How to copy any image from anywhere:

Anyone can copy any image that is showing on their computer screen in their browser (in spite of any protection scheme the website has in place) by a few simple steps. All anyone has to do is to do these steps:

a. With the picture showing in your browser, click Alt PrtSc (hold down the Alt key and tap the PrtSc button) Prt Sc stands for Print Screen, but we are using it for capture not printing. This captures the screen of the window you are viewing.

b. Then just go into any graphics program (but, Windows Paint will do just fine) and

c. Paste in your clipboard (you will see an image of the screen you were viewing, with that picture you wanted somewhere in there, but with the images of your browser headings as well).

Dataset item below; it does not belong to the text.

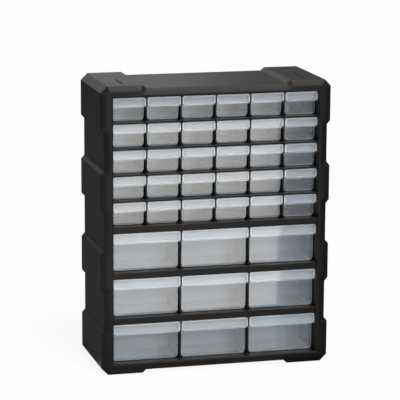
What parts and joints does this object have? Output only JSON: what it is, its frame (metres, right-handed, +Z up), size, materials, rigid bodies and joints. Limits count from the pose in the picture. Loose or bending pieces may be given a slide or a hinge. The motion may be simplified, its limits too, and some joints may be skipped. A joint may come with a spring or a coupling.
{
  "type": "mini drawer cabinet",
  "caption": "Upright desk or wall cabinet with a grid of frosted slide-out drawers for small parts, small drawers above larger ones, in a dark moulded case.",
  "frame": {"origin": "on the ground, under the middle of the case", "axes": "+Z up, -Y out of the drawer fronts, +X to the right seen from the front"},
  "size_m": [0.38, 0.155, 0.47],
  "materials": {
    "case_plastic": "fine moulded texture, satin",
    "drawer_plastic": "milky translucent, smooth"
  },
  "bodies": {
    "case": {"front_frame": "case_plastic", "outer_shell": "case_plastic", "cell_liner": "case_plastic", "back_panel": "case_plastic", "shelf_small_1": "case_plastic", "shelf_small_2": "case_plastic", "shelf_small_3": "case_plastic", "shelf_small_4": "case_plastic", "shelf_large_1": "case_plastic", "shelf_large_2": "case_plastic", "shelf_large_3": "case_plastic", "partitions_small_1": "case_plastic", "partitions_small_2": "case_plastic", "partitions_small_3": "case_plastic", "partitions_small_4": "case_plastic", "partitions_small_5": "case_plastic", "partitions_large_1": "case_plastic", "partitions_large_2": "case_plastic", "partitions_large_3": "case_plastic"},
    "drawer_small_1_1": {"drawer_small_1_1": "drawer_plastic"},
    "drawer_small_1_2": {"drawer_small_1_2": "drawer_plastic"},
    "drawer_small_1_3": {"drawer_small_1_3": "drawer_plastic"},
    "drawer_small_1_4": {"drawer_small_1_4": "drawer_plastic"},
    "drawer_small_1_5": {"drawer_small_1_5": "drawer_plastic"},
    "drawer_small_1_6": {"drawer_small_1_6": "drawer_plastic"},
    "drawer_small_2_1": {"drawer_small_2_1": "drawer_plastic"},
    "drawer_small_2_2": {"drawer_small_2_2": "drawer_plastic"},
    "drawer_small_2_3": {"drawer_small_2_3": "drawer_plastic"},
    "drawer_small_2_4": {"drawer_small_2_4": "drawer_plastic"},
    "drawer_small_2_5": {"drawer_small_2_5": "drawer_plastic"},
    "drawer_small_2_6": {"drawer_small_2_6": "drawer_plastic"},
    "drawer_small_3_1": {"drawer_small_3_1": "drawer_plastic"},
    "drawer_small_3_2": {"drawer_small_3_2": "drawer_plastic"},
    "drawer_small_3_3": {"drawer_small_3_3": "drawer_plastic"},
    "drawer_small_3_4": {"drawer_small_3_4": "drawer_plastic"},
    "drawer_small_3_5": {"drawer_small_3_5": "drawer_plastic"},
    "drawer_small_3_6": {"drawer_small_3_6": "drawer_plastic"},
    "drawer_small_4_1": {"drawer_small_4_1": "drawer_plastic"},
    "drawer_small_4_2": {"drawer_small_4_2": "drawer_plastic"},
    "drawer_small_4_3": {"drawer_small_4_3": "drawer_plastic"},
    "drawer_small_4_4": {"drawer_small_4_4": "drawer_plastic"},
    "drawer_small_4_5": {"drawer_small_4_5": "drawer_plastic"},
    "drawer_small_4_6": {"drawer_small_4_6": "drawer_plastic"},
    "drawer_small_5_1": {"drawer_small_5_1": "drawer_plastic"},
    "drawer_small_5_2": {"drawer_small_5_2": "drawer_plastic"},
    "drawer_small_5_3": {"drawer_small_5_3": "drawer_plastic"},
    "drawer_small_5_4": {"drawer_small_5_4": "drawer_plastic"},
    "drawer_small_5_5": {"drawer_small_5_5": "drawer_plastic"},
    "drawer_small_5_6": {"drawer_small_5_6": "drawer_plastic"},
    "drawer_large_1_1": {"drawer_large_1_1": "drawer_plastic"},
    "drawer_large_1_2": {"drawer_large_1_2": "drawer_plastic"},
    "drawer_large_1_3": {"drawer_large_1_3": "drawer_plastic"},
    "drawer_large_2_1": {"drawer_large_2_1": "drawer_plastic"},
    "drawer_large_2_2": {"drawer_large_2_2": "drawer_plastic"},
    "drawer_large_2_3": {"drawer_large_2_3": "drawer_plastic"},
    "drawer_large_3_1": {"drawer_large_3_1": "drawer_plastic"},
    "drawer_large_3_2": {"drawer_large_3_2": "drawer_plastic"},
    "drawer_large_3_3": {"drawer_large_3_3": "drawer_plastic"}
  },
  "joints": [
    {"name": "slide_small_1_1", "type": "slide", "parent": "case", "child": "drawer_small_1_1", "axis": [0, -1, 0], "range_m": [0, 0.1185]},
    {"name": "slide_small_1_2", "type": "slide", "parent": "case", "child": "drawer_small_1_2", "axis": [0, -1, 0], "range_m": [0, 0.1185]},
    {"name": "slide_small_1_3", "type": "slide", "parent": "case", "child": "drawer_small_1_3", "axis": [0, -1, 0], "range_m": [0, 0.1185]},
    {"name": "slide_small_1_4", "type": "slide", "parent": "case", "child": "drawer_small_1_4", "axis": [0, -1, 0], "range_m": [0, 0.1185]},
    {"name": "slide_small_1_5", "type": "slide", "parent": "case", "child": "drawer_small_1_5", "axis": [0, -1, 0], "range_m": [0, 0.1185]},
    {"name": "slide_small_1_6", "type": "slide", "parent": "case", "child": "drawer_small_1_6", "axis": [0, -1, 0], "range_m": [0, 0.1185]},
    {"name": "slide_small_2_1", "type": "slide", "parent": "case", "child": "drawer_small_2_1", "axis": [0, -1, 0], "range_m": [0, 0.1185]},
    {"name": "slide_small_2_2", "type": "slide", "parent": "case", "child": "drawer_small_2_2", "axis": [0, -1, 0], "range_m": [0, 0.1185]},
    {"name": "slide_small_2_3", "type": "slide", "parent": "case", "child": "drawer_small_2_3", "axis": [0, -1, 0], "range_m": [0, 0.1185]},
    {"name": "slide_small_2_4", "type": "slide", "parent": "case", "child": "drawer_small_2_4", "axis": [0, -1, 0], "range_m": [0, 0.1185]},
    {"name": "slide_small_2_5", "type": "slide", "parent": "case", "child": "drawer_small_2_5", "axis": [0, -1, 0], "range_m": [0, 0.1185]},
    {"name": "slide_small_2_6", "type": "slide", "parent": "case", "child": "drawer_small_2_6", "axis": [0, -1, 0], "range_m": [0, 0.1185]},
    {"name": "slide_small_3_1", "type": "slide", "parent": "case", "child": "drawer_small_3_1", "axis": [0, -1, 0], "range_m": [0, 0.1185]},
    {"name": "slide_small_3_2", "type": "slide", "parent": "case", "child": "drawer_small_3_2", "axis": [0, -1, 0], "range_m": [0, 0.1185]},
    {"name": "slide_small_3_3", "type": "slide", "parent": "case", "child": "drawer_small_3_3", "axis": [0, -1, 0], "range_m": [0, 0.1185]},
    {"name": "slide_small_3_4", "type": "slide", "parent": "case", "child": "drawer_small_3_4", "axis": [0, -1, 0], "range_m": [0, 0.1185]},
    {"name": "slide_small_3_5", "type": "slide", "parent": "case", "child": "drawer_small_3_5", "axis": [0, -1, 0], "range_m": [0, 0.1185]},
    {"name": "slide_small_3_6", "type": "slide", "parent": "case", "child": "drawer_small_3_6", "axis": [0, -1, 0], "range_m": [0, 0.1185]},
    {"name": "slide_small_4_1", "type": "slide", "parent": "case", "child": "drawer_small_4_1", "axis": [0, -1, 0], "range_m": [0, 0.1185]},
    {"name": "slide_small_4_2", "type": "slide", "parent": "case", "child": "drawer_small_4_2", "axis": [0, -1, 0], "range_m": [0, 0.1185]},
    {"name": "slide_small_4_3", "type": "slide", "parent": "case", "child": "drawer_small_4_3", "axis": [0, -1, 0], "range_m": [0, 0.1185]},
    {"name": "slide_small_4_4", "type": "slide", "parent": "case", "child": "drawer_small_4_4", "axis": [0, -1, 0], "range_m": [0, 0.1185]},
    {"name": "slide_small_4_5", "type": "slide", "parent": "case", "child": "drawer_small_4_5", "axis": [0, -1, 0], "range_m": [0, 0.1185]},
    {"name": "slide_small_4_6", "type": "slide", "parent": "case", "child": "drawer_small_4_6", "axis": [0, -1, 0], "range_m": [0, 0.1185]},
    {"name": "slide_small_5_1", "type": "slide", "parent": "case", "child": "drawer_small_5_1", "axis": [0, -1, 0], "range_m": [0, 0.1185]},
    {"name": "slide_small_5_2", "type": "slide", "parent": "case", "child": "drawer_small_5_2", "axis": [0, -1, 0], "range_m": [0, 0.1185]},
    {"name": "slide_small_5_3", "type": "slide", "parent": "case", "child": "drawer_small_5_3", "axis": [0, -1, 0], "range_m": [0, 0.1185]},
    {"name": "slide_small_5_4", "type": "slide", "parent": "case", "child": "drawer_small_5_4", "axis": [0, -1, 0], "range_m": [0, 0.1185]},
    {"name": "slide_small_5_5", "type": "slide", "parent": "case", "child": "drawer_small_5_5", "axis": [0, -1, 0], "range_m": [0, 0.1185]},
    {"name": "slide_small_5_6", "type": "slide", "parent": "case", "child": "drawer_small_5_6", "axis": [0, -1, 0], "range_m": [0, 0.1185]},
    {"name": "slide_large_1_1", "type": "slide", "parent": "case", "child": "drawer_large_1_1", "axis": [0, -1, 0], "range_m": [0, 0.1185]},
    {"name": "slide_large_1_2", "type": "slide", "parent": "case", "child": "drawer_large_1_2", "axis": [0, -1, 0], "range_m": [0, 0.1185]},
    {"name": "slide_large_1_3", "type": "slide", "parent": "case", "child": "drawer_large_1_3", "axis": [0, -1, 0], "range_m": [0, 0.1185]},
    {"name": "slide_large_2_1", "type": "slide", "parent": "case", "child": "drawer_large_2_1", "axis": [0, -1, 0], "range_m": [0, 0.1185]},
    {"name": "slide_large_2_2", "type": "slide", "parent": "case", "child": "drawer_large_2_2", "axis": [0, -1, 0], "range_m": [0, 0.1185]},
    {"name": "slide_large_2_3", "type": "slide", "parent": "case", "child": "drawer_large_2_3", "axis": [0, -1, 0], "range_m": [0, 0.1185]},
    {"name": "slide_large_3_1", "type": "slide", "parent": "case", "child": "drawer_large_3_1", "axis": [0, -1, 0], "range_m": [0, 0.1185]},
    {"name": "slide_large_3_2", "type": "slide", "parent": "case", "child": "drawer_large_3_2", "axis": [0, -1, 0], "range_m": [0, 0.1185]},
    {"name": "slide_large_3_3", "type": "slide", "parent": "case", "child": "drawer_large_3_3", "axis": [0, -1, 0], "range_m": [0, 0.1185]}
  ]
}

d. Then you just use the editing facility of Paint (or your other graphics program) to select and copy out the picture you are "borrowing" and then

e. Save it as a jpg or other format.

Another way to "borrow:"

There is another way to "borrow" images, where they have the right click disabled. In your browser, go to View/Source. That shows you their html source code for that page. Then look through their code to find the link to the picture. Copy that url and paste that into your browser. You will go directly to the picture which you can download. Or, now that you have the url to the picture, you can just paste that in and "borrow" their bandwidth too. That's a little more sophisticated... than the Prt Sc method... but it works too. Some people have this slogan: "Pictures want to be free."

But, what follows in the next post is a protection method that will fool most readers who want to "borrow" your images.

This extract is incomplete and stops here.